En effet, le régime a déjà internationalisé le conflit, d’abord en orchestrant l’enlèvement d’un dissident syrien à Beyrouth, qui était une voix majeure de la dissidence contre Assad. On n’a aucune nouvelle depuis de Shibli al-Ayssami, avec trois frères, les Jassems, depuis qu’ils ont été enlevés par des hommes armés portant des masques noirs et dont les voitures portaient des plaques d’immatriculation gouvernementales syriennes.

Assad s’est même mis à narguer la communauté internationale, menaçant : « Voulez-vous voir un autre Afghanistan, ou peut-être des dizaines d’autres ? », exigeant que les autres pays cessent d’interférer dans ses affaires.
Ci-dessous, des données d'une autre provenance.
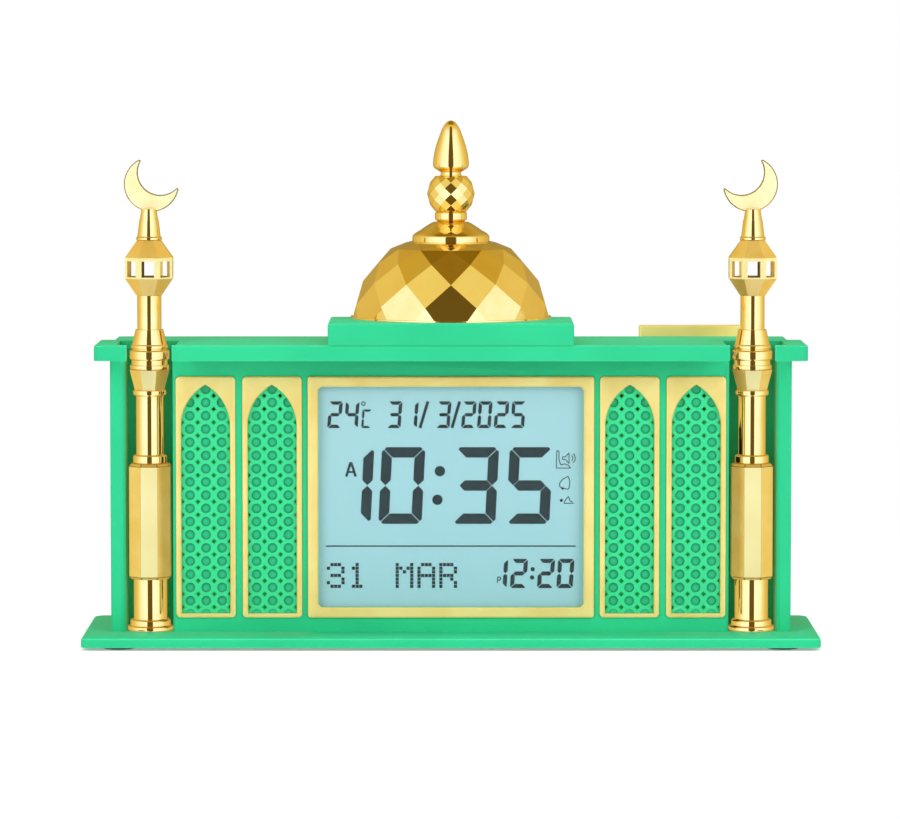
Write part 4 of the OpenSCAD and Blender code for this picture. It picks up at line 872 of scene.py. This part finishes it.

Mais bien qu’il pense que la communauté internationale va le laisser tranquille, un pays est déterminé – et il le fera probablement – à lui prouver qu’il a tort. Assad a énervé la Turquie, dont les dirigeants se sont sentis abusés lorsqu’ils ont cherché à aider à la médiation du conflit entre Assad et l’opposition syrienne.

Depuis lors, la Turquie a aidé et donné asile aux combattants et aux leaders de l’opposition anti-Assad. Le pays héberge également un camp d’entrainement pour une nouvelle milice composée de déserteurs des forces armées syriennes. Le gouvernement turc a renforcé son soutien au Conseil National Syrien, un groupe de coordination de l’opposition politique.

Par ces efforts, le conflit va évoluer de manifestations intérieures pacifiques à des attaques transfrontalières violentes. Au cours des dernières semaines, une série d’assassinats mystérieux de soldats syriens a semblé annoncer la survenue de cette nouvelle phase dans la lutte.

Bien que l’issue du conflit en Syrie demeure incertaine, une chose est claire : après huit mois, 3000 personnes tuées, et d’innombrables autres torturées, disparues et emprisonnées, le peuple syrien continue à manifester courageusement, déterminé à avoir le dernier mot.